Des débuts mystérieux de l'Empire Ottoman à la fondation de la République par Mustafa Kemal en passant par les réformes des Tanzimat et la révolution des Jeunes-Turcs, cet ouvrage retrace de façon détaillée les tournants de l'Histoire de l'Empire Ottoman mais également son organisation, son administration et sa culture, puisque c'est justement grâce à cette organisation qu'à son apogée l'Empire a réussi à se hisser au rang de première puissance de l'Ancien Monde. Sous la direction de Robert Mantran, neuf spécialistes éclairent l'Histoire de l'Empire avec une neutralité et une précision exemplaires, se démarquant de la tendance occidentalo-centrée en ayant recours à des sources orientales - de l'administration de l'Empire lui-même - plutôt qu'à des sources occidentales. Cet ouvrage très instructif fait le point sur l'Empire, ses forces et ses faiblesses, ce qu'on en a dit, et la façon dont il était réellement administré. On observe par exemple la façon dont les différentes populations de religions et de cultures diverses étaient prises en compte - et non pas simplement assimilées - à travers leur droit coutumier local qui fût presque systématiquement conservé par l'Empire aux côtés de la Charia. Cela illustre bien la perméabilité des différentes cultures au sein de l'Empire, car la richesse de l'Empire reposait justement sur la diversité des conditions naturelles, des ethnies, des religions et des héritages historiques, culturels et de l'artisanat.
Couverture du livre paru chez Fayard (photo AS)

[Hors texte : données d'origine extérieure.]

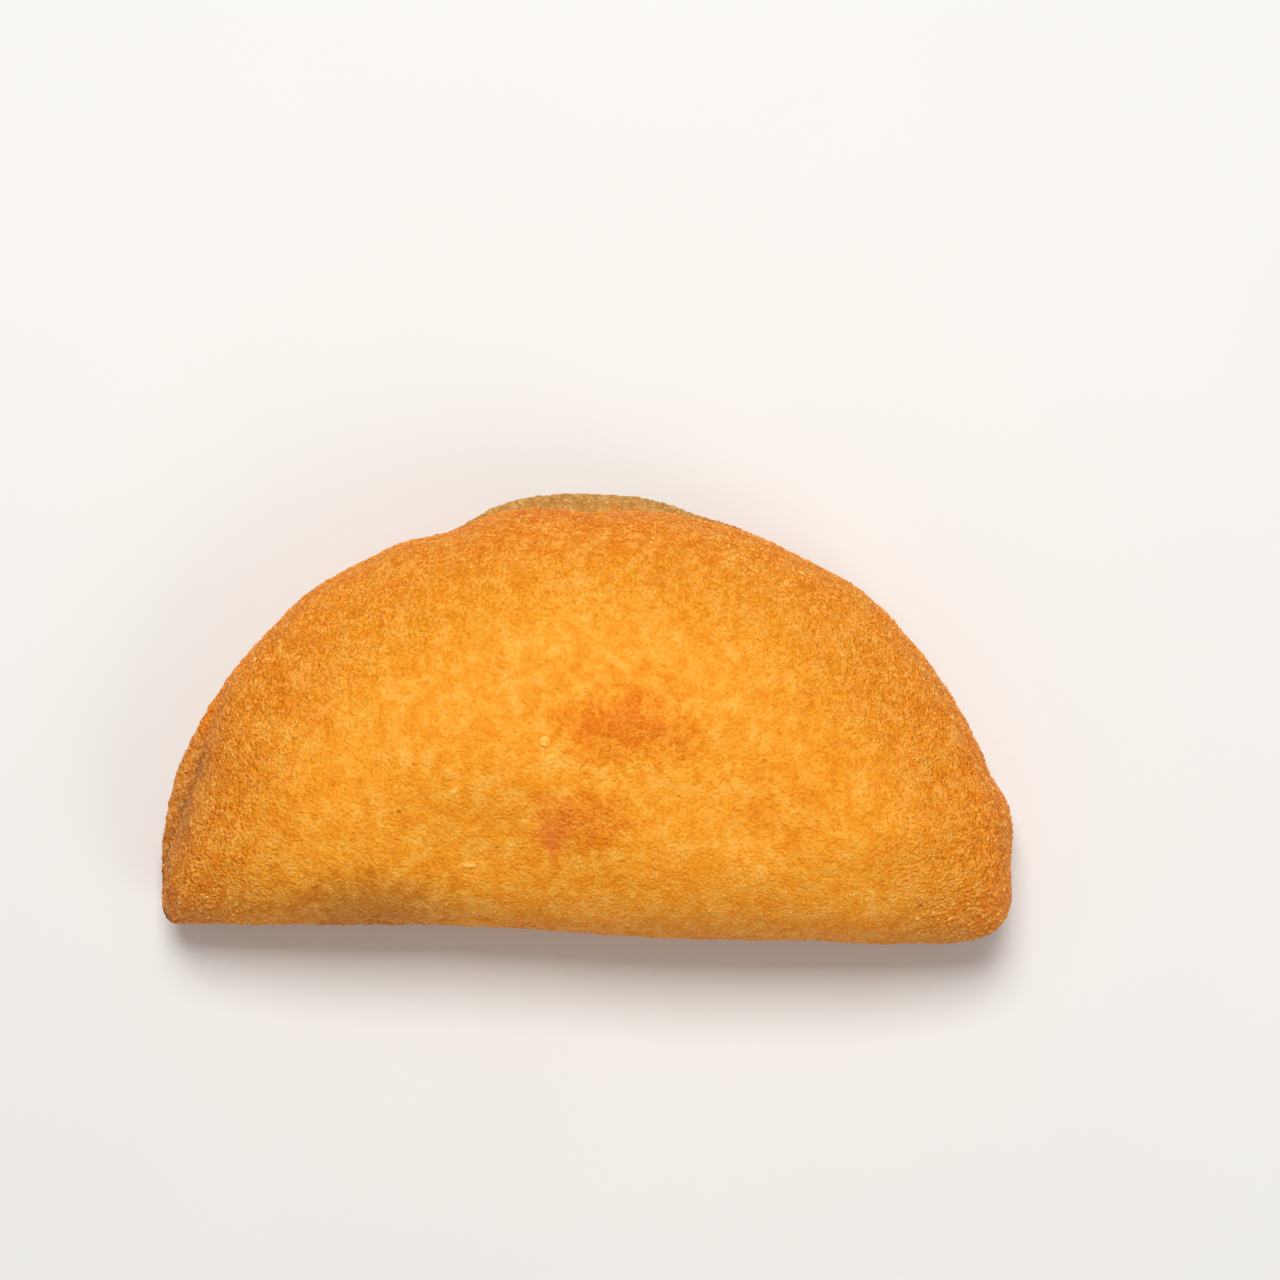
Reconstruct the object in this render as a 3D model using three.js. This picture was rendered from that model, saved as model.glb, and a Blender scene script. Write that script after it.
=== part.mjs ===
// A half-moon rissole: a disc of cooked dough folded over its filling, sealed along the
// curved side, rolled in fine crumb and fried. It is one closed solid, in millimetres with
// +Z up, lying on its flatter face. The fold runs along X on the -Y side, the sealed edge
// bows out towards +Y, and the origin is under the middle of its bounding box.
import * as THREE from 'three';
import { mergeVertices } from 'three/addons/utils/BufferGeometryUtils.js';

// Driving dimensions, in millimetres.
const LENGTH = 92; // along the fold, end to end
const DISC_RADIUS = 46.9; // of the folded dough disc, which is a little wider than LENGTH
const CROWN_HEIGHT = 23; // from the resting face to the top of the dome, before its swells
const SEAL_HEIGHT = 5.6; // of the widest line above the resting face, along the sealed edge
const FOLD_HEIGHT = 9.4; // of the widest line of the fold's round side, at mid-length
const LIP_RISE = 2.2; // the lower layer's lip above the widest line
const EDGE_RISE = 3.2; // the upper layer's blunt edge above that lip
const LEFT_CORNER = 0.9; // corner radii at the two ends of the fold
const RIGHT_CORNER = 6.2;

// How far each round stretches inwards before it flattens out.
const LIP_REACH = 2;
const EDGE_REACH = 3.2;
const DOME_REACH = 27; // from the middle of the sealed edge
const DOME_REACH_AT_ENDS = 40;
const FOLD_REACH = 23; // at mid-length, where the filling is thickest
const FOLD_REACH_AT_ENDS = 10;
const UNDER_SEAL_REACH = 5;
const UNDER_FOLD_REACH = 10;
const UNDER_FOLD_REACH_AT_ENDS = 4;
const ROUND = 2; // a superellipse exponent: 2 is a circle's quarter, and more is fuller
const FULL = 2.4;

// Bumps and hollows of the curved outline: the angle round the disc's centre from +X, in
// degrees, how far out it stands, and how wide it is, in degrees.
const RIM_FEATURES = [
  { at: 15, out: 0.8, spread: 3.4 }, // a knuckle where the seal was pinched off
  { at: 21, out: -0.45, spread: 4 },
  { at: 34, out: -0.2, spread: 4 },
  { at: 46, out: 0.2, spread: 4 },
  { at: 68, out: -0.8, spread: 11 },
  { at: 93, out: 0.25, spread: 6 },
  { at: 110, out: -1.5, spread: 5.5 }, // a notch where the lip begins to show
  { at: 118, out: -0.3, spread: 6 },
  { at: 134, out: 0.25, spread: 4 },
  { at: 153, out: 0.75, spread: 15 },
];
const RIM_RIPPLE = 0.12; // the fine waviness of a hand-sealed edge
const RIM_RIPPLES = 23;

// Where the upper layer is set back from the lower one, so that the lower lip shows.
const LIP_STRETCHES = [
  { at: 90, width: 2.0, spread: 13 }, // the middle of the sealed edge
  { at: 160, width: 2.1, spread: 9.5 }, // the left end
];
const LIP_LEAST = 0.4;
const CREASE_DEPTH = 0.5; // the pressed line between lip and upper layer
const CREASE_WIDTH = 0.9;

// The fold's line in plan steps outwards from left to right: by how much, and from where to
// where, as shares of half the length.
const FOLD_STEPS_OUT = [
  { out: 1.62, from: -0.42, to: 0.34 },
  { out: 0.45, from: 0.5, to: 0.64 },
];

// Broad swells of the filling under the dough: height, wavelength, direction and phase.
const SWELLS = [
  { height: 0.4, length: 33, heading: 24, phase: 0.8 },
  { height: 0.3, length: 22, heading: 108, phase: 2.1 },
  { height: 0.16, length: 15, heading: 61, phase: 4.0 },
];

// Fineness of the faceted surface.
const FOLD_POINTS = 32; // along the fold's line
const SPOKES = 148;
const UPPER_RINGS = 19; // from the crown to the upper layer's edge
const LIP_RINGS = 3; // across the lower layer's lip
const LOWER_RINGS = 11; // from the outline to the middle of the resting face
const RING_CROWDING = 1.5; // above 1, rings crowd towards the edge, where it curves most
const LIP_CROWDING = 0.6; // below 1, the lip's rings crowd towards the outline

const HALF_LENGTH = LENGTH / 2;
const END_RISE = Math.sqrt(DISC_RADIUS ** 2 - HALF_LENGTH ** 2); // where arc meets end
const HEART = new THREE.Vector2(0, 20); // the spokes' centre, well inside the outline

const { clamp, degToRad, lerp, radToDeg, smoothstep } = THREE.MathUtils;
const bell = (distance, spread) => Math.exp(-((distance / spread) ** 2));

// A rounded rise from 0 at an edge to 1 at reach, with an upright start.
function rounded(distance, reach, exponent) {
  const left = 1 - clamp(distance / reach, 0, 1);
  return (1 - left ** exponent) ** (1 / exponent);
}

// The angle of a point round the disc's centre, from -90 to 270 degrees.
function discAngle(x, y) {
  const angle = radToDeg(Math.atan2(y, x));
  return angle < -90 ? angle + 360 : angle;
}

// How far the outline stands out of its ideal arc at an angle.
function rimOffset(angle) {
  const features = RIM_FEATURES.reduce((sum, f) => sum + f.out * bell(angle - f.at, f.spread), 0);
  const ripple = RIM_RIPPLE * Math.sin(RIM_RIPPLES * degToRad(angle));
  return features + ripple * smoothstep(angle, 4, 14) * smoothstep(180 - angle, 4, 14);
}

// How far the upper layer is set back from the lower one at an angle.
function lipWidth(angle) {
  const shown = LIP_STRETCHES.reduce((sum, s) => sum + s.width * bell(angle - s.at, s.spread), 0);
  return LIP_LEAST + shown;
}

// The fold's line in plan, with a soft curve for each of its steps.
function foldLine(x) {
  const share = x / HALF_LENGTH;
  return FOLD_STEPS_OUT.reduce((y, s) => y - s.out * smoothstep(share, s.from, s.to), 0);
}

// The ideal outline in plan, anticlockwise from the left end of the fold.
function idealOutline() {
  const left = foldLine(-HALF_LENGTH);
  const right = foldLine(HALF_LENGTH);
  const endAngle = Math.asin(END_RISE / DISC_RADIUS);
  const path = new THREE.Path();
  const start = -HALF_LENGTH + LEFT_CORNER;
  const end = HALF_LENGTH - RIGHT_CORNER;
  path.moveTo(start, left);
  for (let step = 1; step <= FOLD_POINTS; step++) {
    const x = lerp(start, end, step / FOLD_POINTS);
    path.lineTo(x, foldLine(x));
  }
  path.absarc(end, right + RIGHT_CORNER, RIGHT_CORNER, -Math.PI / 2, 0, false);
  path.lineTo(HALF_LENGTH, END_RISE);
  path.absarc(0, 0, DISC_RADIUS, endAngle, Math.PI - endAngle, false);
  path.lineTo(-HALF_LENGTH, left + LEFT_CORNER);
  path.absarc(start, left + LEFT_CORNER, LEFT_CORNER, Math.PI, 1.5 * Math.PI, false);
  return path;
}

// The outline as it was sealed by hand, as one point for each spoke.
function outlinePoints() {
  return idealOutline()
    .getSpacedPoints(SPOKES)
    .map((point) => {
      const radius = point.length();
      const offset = rimOffset(discAngle(point.x, point.y));
      return point.multiplyScalar((radius + offset) / radius);
    });
}

// The smaller of two distances, rounded off where they are nearly equal.
function softMin(a, b) {
  const near = Math.max(0, a);
  const far = Math.max(0, b);
  return near * far > 0 ? (near * far) / Math.sqrt(Math.hypot(near ** 2, far ** 2)) : 0;
}

// A reach that changes from mid-length to the two ends.
const reachAt = (x, middle, ends) => lerp(middle, ends, Math.min(1, (x / HALF_LENGTH) ** 2));

// Distances of a point in plan from the sealed edge and from the fold.
function edgeDistances(x, y) {
  const angle = discAngle(x, y);
  const offset = rimOffset(angle);
  const fromArc = DISC_RADIUS + offset - Math.hypot(x, y);
  const fromEnd = HALF_LENGTH + offset - Math.abs(x);
  return {
    angle,
    fromSeal: softMin(fromArc, fromEnd),
    fromFold: Math.max(0, y - foldLine(x)),
  };
}

// The height of the widest line, where the lower surface meets the upper one.
function seamHeight(x, y) {
  const foldShare = bell(Math.max(0, y - foldLine(x)), 9) * (1 - (x / HALF_LENGTH) ** 2);
  return lerp(SEAL_HEIGHT, FOLD_HEIGHT, Math.max(0, foldShare));
}

// The broad swells of the dome.
function swell(x, y) {
  return SWELLS.reduce((sum, s) => {
    const heading = degToRad(s.heading);
    const along = x * Math.cos(heading) + y * Math.sin(heading);
    return sum + s.height * Math.sin((2 * Math.PI * along) / s.length + s.phase);
  }, 0);
}

// The upper surface: the lower layer's lip, the upper layer's blunt edge, and the dome.
function upperHeight(x, y) {
  const { angle, fromSeal, fromFold } = edgeDistances(x, y);
  const seam = seamHeight(x, y);
  const setBack = lipWidth(angle);
  const fromEdge = Math.max(0, fromSeal - setBack);
  const domeRise = CROWN_HEIGHT - seam - LIP_RISE - EDGE_RISE;
  const domeReach = reachAt(x, DOME_REACH, DOME_REACH_AT_ENDS);
  const dome = domeRise * rounded(fromEdge, domeReach, ROUND);
  const rise =
    LIP_RISE * rounded(fromSeal, LIP_REACH, ROUND) +
    EDGE_RISE * rounded(fromEdge, EDGE_REACH, ROUND) +
    dome;
  const crease = CREASE_DEPTH * bell(fromSeal - setBack, CREASE_WIDTH);
  const inner = smoothstep(fromEdge, 1, 12) * smoothstep(fromFold, 1, 12);
  const fold = rounded(fromFold, reachAt(x, FOLD_REACH, FOLD_REACH_AT_ENDS), FULL);
  return seam + (rise - crease) * fold + swell(x, y) * inner;
}

// The lower surface: it rounds in under the edge to a flat resting face.
function lowerHeight(x, y) {
  const { fromSeal, fromFold } = edgeDistances(x, y);
  const sealRound = rounded(fromSeal, UNDER_SEAL_REACH, ROUND);
  const foldReach = reachAt(x, UNDER_FOLD_REACH, UNDER_FOLD_REACH_AT_ENDS);
  const foldRound = rounded(fromFold, foldReach, ROUND);
  return seamHeight(x, y) * (1 - sealRound * foldRound);
}

// The rings of the surface from the crown, over the edge, to the middle of the resting
// face. Each gives a point's place in plan and its height, for one spoke's outline point.
function rings() {
  const share = (step, steps) => 1 - (1 - step / steps) ** RING_CROWDING;
  const onSpoke = (outline, s) => HEART.clone().lerp(outline, s);
  const upperEdge = (outline) => {
    const inwards = HEART.clone().sub(outline).setLength(lipWidth(discAngle(outline.x, outline.y)));
    return outline.clone().add(inwards);
  };
  const made = [];
  for (let step = 0; step <= UPPER_RINGS; step++) {
    made.push({ place: (p) => onSpoke(upperEdge(p), share(step, UPPER_RINGS)), height: upperHeight });
  }
  for (let step = 1; step < LIP_RINGS; step++) {
    const t = step / LIP_RINGS;
    made.push({ place: (p) => upperEdge(p).lerp(p, t ** LIP_CROWDING), height: upperHeight });
  }
  made.push({ place: (p) => p.clone(), height: seamHeight });
  for (let step = LOWER_RINGS - 1; step >= 0; step--) {
    made.push({ place: (p) => onSpoke(p, share(step, LOWER_RINGS)), height: lowerHeight });
  }
  return made;
}

// A ball's mesh, with each ring of latitude moved to a ring of the rissole.
function rissoleGeometry() {
  const outline = outlinePoints();
  const rows = rings();
  const geometry = new THREE.SphereGeometry(1, SPOKES, rows.length - 1);
  const { position, uv } = geometry.attributes;
  for (let i = 0; i < position.count; i++) {
    const row = rows[Math.round((1 - uv.getY(i)) * (rows.length - 1))];
    const spoke = outline[Math.round(uv.getX(i) * SPOKES + SPOKES) % SPOKES];
    const { x, y } = row.place(spoke);
    position.setXYZ(i, x, y, row.height(x, y));
  }
  geometry.deleteAttribute('uv');
  geometry.deleteAttribute('normal');
  const closed = mergeVertices(geometry, 1e-3);
  closed.computeBoundingBox();
  const { min, max } = closed.boundingBox;
  closed.translate(-(min.x + max.x) / 2, -(min.y + max.y) / 2, -min.z);
  closed.computeVertexNormals();
  return closed;
}

// Golden crumbed crust.
const crust = new THREE.MeshStandardMaterial({ color: 0xe99530, roughness: 0.62, metalness: 0 });

const rissole = new THREE.Mesh(rissoleGeometry(), crust);
rissole.name = 'rissole';

const group = new THREE.Group();
group.add(rissole);

export default group;
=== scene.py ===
"""A half-moon meat rissole: a folded dough parcel in its coat of fried crumb.

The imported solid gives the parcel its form. On top of it this script makes the crust, a fine
skin with the low relief of crumb rolled on by hand, and the single grains that stand out of
that skin, in three roasts. Sizes and places are in millimetres, and the studio's in metres,
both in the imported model's own frame.
"""

import logging
import math
from dataclasses import dataclass
from enum import Enum
from typing import Any, Optional, Union

import bpy
import numpy as np
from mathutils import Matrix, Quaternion, Vector


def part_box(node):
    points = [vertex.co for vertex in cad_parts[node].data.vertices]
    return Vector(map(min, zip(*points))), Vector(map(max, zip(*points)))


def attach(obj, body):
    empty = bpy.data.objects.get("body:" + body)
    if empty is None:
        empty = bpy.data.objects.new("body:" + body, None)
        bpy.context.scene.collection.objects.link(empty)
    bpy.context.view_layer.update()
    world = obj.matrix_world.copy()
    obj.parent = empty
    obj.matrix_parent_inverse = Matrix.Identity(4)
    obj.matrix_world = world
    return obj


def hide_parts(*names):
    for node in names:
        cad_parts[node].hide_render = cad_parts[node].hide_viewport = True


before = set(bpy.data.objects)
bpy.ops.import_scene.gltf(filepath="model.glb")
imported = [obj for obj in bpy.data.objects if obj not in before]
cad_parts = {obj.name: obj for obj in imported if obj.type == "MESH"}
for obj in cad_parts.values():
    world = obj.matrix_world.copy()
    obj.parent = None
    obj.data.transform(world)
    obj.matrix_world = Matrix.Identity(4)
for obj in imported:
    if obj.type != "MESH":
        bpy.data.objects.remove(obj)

LOG = logging.getLogger("rissole")
MM = 0.001
FOLD_STEP = 2.07  # how far, in millimetres, the fold's right end stands out beyond its left

Number = Union[float, "Level"]
Colour = tuple[float, float, float, float]
Stops = tuple[tuple[float, Colour], ...]


def shade(red: int, green: int, blue: int) -> Colour:
    """A paint colour from its everyday 0 to 255 values, as scene-linear light.

    Args:
        red: the red value.
        green: the green value.
        blue: the blue value.

    Returns:
        The linear colour, opaque.
    """

    def linear(value: int) -> float:
        """One channel, from its display value to linear light."""
        share = value / 255
        return share / 12.92 if share <= 0.04045 else ((share + 0.055) / 1.055) ** 2.4

    return linear(red), linear(green), linear(blue), 1.0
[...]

Or c'est un Empire dynamique tant qu'il fait des conquêtes grâce au butin que cela représente mais lorsque celles-ci ralentissent, la crise est non seulement militaire mais également économique et financière avec des conséquences sur l'ordre institutionnel et social et si l'on ajoute à cela l'expansion démographique et la corruption des agents de l'Etat on se retrouve face à une administration sclérosée incapable de répondre à ces situations nouvelles. On respecte alors encore l'Empire et il existe même une certaine appartenance à cet Empire dans les différentes provinces. Pourtant comme ailleurs en Europe, l'Empire sera rattrapé par le "principe des nationalités". Et les menaces quant à l'intégrité de l'Empire ne viennent pas seulement du dedans mais également du dehors, dans un "concert des nations" qui n'inspire guère confiance et se présente plutôt comme des puissances rivales avides de se partager les morceaux de l' "Homme malade de l'Europe". Né alors le "sentiment que l'Empire est une forteresse assiégée de toute part et minée de l'intérieur". Suite à une forte immigration en particuliers des musulmans de Russie, des idées nouvelles émergent dans l'Empire, deux tendances en particulier : l'islam et la tentation de l'Occident. Débute alors la "course à la modernisation", l'occidentalisation du Sultan et bientôt la 1ère Constitution et l'émergence de la Presse. Or comme bien souvent les réformes s'accompagnent de l'éclosion des revendications.
La lecture de cette Histoire éclaire des pans entiers de l'actualité nationale et internationale puisqu'on voit se dessiner l'Istanbul d'aujourd'hui avec ses palais, ses mosquées, et sa culture mais on trouve également déjà les bases du conflit Israélo-Palestinien aujourd'hui encore d'une actualité brûlante, avec la question des lieux saints. Et enfin l'ouvrage pose la question de l'anéantissement des communautés arméniennes de l'Anatolie Orientale et discute les deux thèses en présence.
Finalement c'est bien de notre Histoire dont il s'agit, puisque garder un ?il sur le passé permet de comprendre les évolutions et les situations actuelles, de la même façon que la révolution kémaliste s'explique au regard de la révolution des Jeunes-Turcs et encore avant de la période des Tanzimat.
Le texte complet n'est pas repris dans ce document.